■ **Instructions for the task**:
Pull out of the data below the stretch of lines bounded by the one containing "build_soil()" and the one containing "before = set(bpy.data.objects)", both bounds included, unchanged.

■ **Source data**:

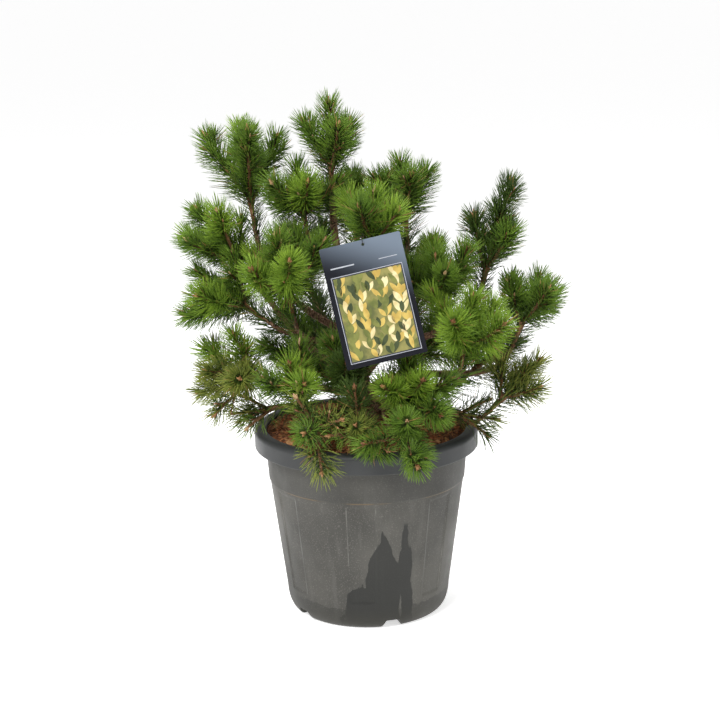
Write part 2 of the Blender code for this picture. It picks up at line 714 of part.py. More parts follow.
class Room:
    """What stands round the masses: limbs, the pot and soil, and the label."""

    def __init__(self, limbs, tie):
        clouds = []
        for limb in limbs.values():
            share = np.linspace(0, 1, len(limb.points))
            places = evenly(limb.points, SAMPLE_STEP)
            radii = np.interp(np.linspace(0, 1, len(places)), share, limb.radii)
            clouds.append(np.column_stack([places, radii]))
        ties = evenly(np.concatenate([tie, tie[:1]]), SAMPLE_STEP)
        clouds.append(np.column_stack([ties, np.full(len(ties), TIE_RADIUS)]))
        self.limbs = np.concatenate(clouds)
        self.tag = np.array(tag_axes())

    def clears(self, places, thickness):
        """Whether places that have this thickness are clear of everything."""
        apart = np.linalg.norm(places[:, None] - self.limbs[None, :, :3], axis=2) - self.limbs[:, 3]
        if apart.min() < BESIDE_LIMB + thickness:
            return False
        reach = np.hypot(places[:, 0], places[:, 1])
        over_pot = reach < LIP_RADIUS + BESIDE_POT + thickness
        low = places[:, 2] < POT_HEIGHT + BESIDE_POT + thickness
        soil = (reach < ABOVE_SOIL_WITHIN) & (places[:, 2] < SOIL_TOP + BESIDE_POT + thickness)
        if ((over_pot & low) | soil).any() or places[:, 2].min() < CROWN_BOTTOM:
            return False
        local = np.abs((places - np.array(TAG_AT)) @ self.tag.T)
        near = BESIDE_TAG + thickness
        inside = (local[:, 0] < TAG_WIDTH / 2 + near) & (local[:, 2] < TAG_HEIGHT / 2 + near)
        return not (inside & (local[:, 1] < near)).any()


def with_bud(points):
    """A shoot's line, carried on to the point of its bud."""
    return np.concatenate([points, [points[-1] + unit(points[-1] - points[-2]) * BUD_LENGTH]])


def curved_shoot(start, way, length, lift):
    """A shoot that sets off one way and bends up as it grows."""
    end_way = unit(way + np.array([0.0, 0.0, lift]))
    t = np.linspace(0.0, 1.0, SHOOT_STEPS + 1)[:, None]
    return start + length * (way * t + (end_way - way) * t**2 / 2)


def mass_shoots(mass, noise, room, taken):
    """The stem with its top shoot, and the side shoots that find room, each shorter if it must be."""
    top = toward(mass.top_heading, mass.top_lean)
    whorl = at(mass.heading, mass.reach, mass.height)
    foot = whorl - top * STEM_LENGTH
    run = curved_shoot(whorl, top, mass.top_length - TIP_REACH, TOP_LIFT)
    points = np.concatenate([[foot, foot + top * STEM_LENGTH * STEM_BARE], run])
    stem_radii = [STEM_RADIUS, STEM_RADIUS, WHORL_RADIUS]
    top_radii = np.linspace(SHOOT_RADIUS, SHOOT_TIP_RADIUS, SHOOT_STEPS)
    shoots = [Shoot(mass.name, points, np.array([*stem_radii, *top_radii]), TOP_SIDES)]
    for number in range(mass.sides):
        turn = mass.first + 360.0 / mass.sides * number + noise.uniform(-1, 1) * SIDE_TURN_SPREAD
        length = mass.top_length * mass.share * (1 + noise.uniform(-1, 1) * SIDE_LENGTH_SPREAD)
        start = whorl - top * WHORL_STAGGER * (number % WHORL_LEVELS)
        across = turned(outer_side(top, mass.heading), top, turn)
        way = turned(top, np.cross(top, across), mass.spread)
        for cut in SHOOT_CUTS:
            run = curved_shoot(start, way, length * cut, SHOOT_LIFT * top[2])
            places = evenly(with_bud(run)[2:], SAMPLE_STEP)
            if room.clears(places, SHOOT_RADIUS) and nearest(places, taken).min() > BESIDE_CORE:
                radii = np.linspace(SHOOT_RADIUS, SHOOT_TIP_RADIUS, SHOOT_STEPS + 1)
                shoots.append(Shoot(mass.name, run, radii, SIDE_SIDES))
                break
    return shoots


def grow_shoots(room):
    """Every mass's shoots, from one seed, each keeping off the ones before it."""
    noise = random.Random(SEED)
    tops = []
    for mass in MASSES:
        top = toward(mass.top_heading, mass.top_lean)
        whorl = at(mass.heading, mass.reach, mass.height)
        line = np.array([whorl - top * STEM_LENGTH, whorl + top * mass.top_length])
        tops.append(evenly(line, SAMPLE_STEP))
    taken = np.zeros((0, 3))
    shoots = []
    for number, mass in enumerate(MASSES):
        others = [line for other, line in enumerate(tops) if other != number]
        mine = mass_shoots(mass, noise, room, np.concatenate([*others, taken]))
        shoots += mine
        lines = [evenly(with_bud(shoot.points), SAMPLE_STEP) for shoot in mine[1:]]
        taken = np.concatenate([taken, *lines])
    return shoots


# Needles
def clouds_of(shoots):
    """Places along each shoot, with the number of its mass and its own number."""
    names = [mass.name for mass in MASSES]
    places = []
    owners = []
    for number, shoot in enumerate(shoots):
        line = evenly(with_bud(shoot.points), SAMPLE_STEP)
        places.append(line)
        owners += [(names.index(shoot.mass), number)] * len(line)
    return np.concatenate(places), np.array(owners)


def needle_tip(base, out, way, share, noise, keeps):
    """The tip of a needle that keeps to its space, as long as it may be, or None."""
    forward = math.radians(NEEDLE_FORWARD + (NEEDLE_FORWARD_AT_TIP - NEEDLE_FORWARD) * share**2)
    length = NEEDLE_LENGTH * (1 + noise.uniform(-1, 1) * NEEDLE_LENGTH_SPREAD)
    slant = out * math.cos(forward) + way * math.sin(forward)
    for cut in NEEDLE_CUTS:
        tip = base + slant * length * cut
        if keeps(evenly(np.array([base, tip]), SAMPLE_STEP)):
            return tip
    return None


def needled_shoot(number, shoot, noise, room, cloud):
    """The corners and faces of a shoot whose sides are drawn out into needles."""
    places, owners = cloud
    sides = shoot.sides
    found = rings(shoot.points, shoot.radii, sides, twist=120.0 / sides)
    corners = [*np.concatenate(found)]
    faces = [tuple(reversed(range(sides)))]
    ways = directions(shoot.points)
    own = owners[:, 1] == number
    mass = owners[own][0, 0]
    close = np.linalg.norm(places - shoot.points.mean(axis=0), axis=1) < NEIGHBOURS_WITHIN
    own_line = places[own]
    mates = places[(owners[:, 0] == mass) & ~own & close]
    others = places[(owners[:, 0] != mass) & close]

    def keeps(line):
        if not room.clears(line, 0.0):
            return False
        mine = nearest(line, own_line)
        beyond = line[2:]
        if (nearest(line, others) < mine + BESIDE_MASS).any():
            return False
        return not (nearest(beyond, mates) < mine[2:] + BESIDE_SHOOT).any()

    steps = len(found) - 1
    for ring, quad in enumerate(np.array_split(np.array(ring_faces(len(found), sides)), steps)):
        share = (ring - FIRST_NEEDLED) / (steps - 1 - FIRST_NEEDLED)
        for face in quad:
            base = np.mean([corners[corner] for corner in face], axis=0)
            middle = (shoot.points[ring] + shoot.points[ring + 1]) / 2
            tip = None
            if ring >= FIRST_NEEDLED:
                tip = needle_tip(base, unit(base - middle), ways[ring], share, noise, keeps)
            if tip is None:
                faces += [(face[0], face[1], face[2]), (face[0], face[2], face[3])]
                continue
            corners.append(tip)
            apex = len(corners) - 1
            faces += [(face[side], face[(side + 1) % 4], apex) for side in range(4)]
    last = steps * sides
    corners.append(with_bud(shoot.points)[-1])
    apex = len(corners) - 1
    faces += [(last + side, last + (side + 1) % sides, apex) for side in range(sides)]
    return corners, faces


def build_masses(shoots, room):
    noise = random.Random(SEED + 1)
    cloud = clouds_of(shoots)
    green = material(*GREEN)
    for mass in MASSES:
        pieces = []
        for number, shoot in enumerate(shoots):
            if shoot.mass == mass.name:
                corners, faces = needled_shoot(number, shoot, noise, room, cloud)
                pieces.append(mesh_object("shoot", corners, faces, green))
        body = pieces[0]
        body.name = "needles_" + mass.name
        body.data.name = body.name
        if len(pieces) > 1:
            boolean(body, pieces[1:], "UNION", "MANIFOLD")
            keep_main_shell(body)


def shade(thing):
    thing.data.shade_smooth()
    thing.data.set_sharp_from_angle(angle=math.radians(SHARP_FROM))


def main():
    for thing in list(bpy.data.objects):
        bpy.data.objects.remove(thing)
    build_pot()
    build_soil()
    limbs = grow_limbs()
    build_limbs(limbs)
    tie = tie_route(limbs)
    build_tag()
    build_tie(tie)
    room = Room(limbs, tie)
    build_masses(grow_shoots(room), room)


main()
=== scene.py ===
"""The looks of a mugo pine in its nursery pot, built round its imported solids.

Limbs and shoots grow here again by the rule and the sizes of the part's source, and go on to
finer twigs, needles and buds within the same reach. Metres, +Z up, the front is -Y. A heading
is in degrees, anticlockwise from +X as seen from above. A lean is in degrees from upright.
"""

import itertools
import json
import math
import random
from collections import namedtuple

import bpy
import numpy as np
from mathutils import Matrix
from mathutils.kdtree import KDTree

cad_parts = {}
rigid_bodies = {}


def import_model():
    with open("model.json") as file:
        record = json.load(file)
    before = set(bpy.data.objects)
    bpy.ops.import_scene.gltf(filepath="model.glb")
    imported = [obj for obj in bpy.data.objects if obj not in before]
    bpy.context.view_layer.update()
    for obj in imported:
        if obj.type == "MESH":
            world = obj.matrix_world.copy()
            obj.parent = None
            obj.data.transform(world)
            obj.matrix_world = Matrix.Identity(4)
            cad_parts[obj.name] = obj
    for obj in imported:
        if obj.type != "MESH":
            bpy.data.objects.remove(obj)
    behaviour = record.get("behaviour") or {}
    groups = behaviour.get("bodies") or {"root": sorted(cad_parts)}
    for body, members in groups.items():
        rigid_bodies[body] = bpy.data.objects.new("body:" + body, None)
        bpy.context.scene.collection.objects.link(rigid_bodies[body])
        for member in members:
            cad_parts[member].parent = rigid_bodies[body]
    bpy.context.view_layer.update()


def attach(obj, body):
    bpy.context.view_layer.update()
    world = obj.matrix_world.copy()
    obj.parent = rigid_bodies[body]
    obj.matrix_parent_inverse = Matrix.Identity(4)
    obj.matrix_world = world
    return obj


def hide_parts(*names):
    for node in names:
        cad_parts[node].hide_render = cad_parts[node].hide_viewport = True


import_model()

GAP = 0.0003
SEED = 5
CUT_PAST = 0.010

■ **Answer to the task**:
    build_soil()
    limbs = grow_limbs()
    build_limbs(limbs)
    tie = tie_route(limbs)
    build_tag()
    build_tie(tie)
    room = Room(limbs, tie)
    build_masses(grow_shoots(room), room)


main()
=== scene.py ===
"""The looks of a mugo pine in its nursery pot, built round its imported solids.

Limbs and shoots grow here again by the rule and the sizes of the part's source, and go on to
finer twigs, needles and buds within the same reach. Metres, +Z up, the front is -Y. A heading
is in degrees, anticlockwise from +X as seen from above. A lean is in degrees from upright.
"""

import itertools
import json
import math
import random
from collections import namedtuple

import bpy
import numpy as np
from mathutils import Matrix
from mathutils.kdtree import KDTree

cad_parts = {}
rigid_bodies = {}


def import_model():
    with open("model.json") as file:
        record = json.load(file)
    before = set(bpy.data.objects)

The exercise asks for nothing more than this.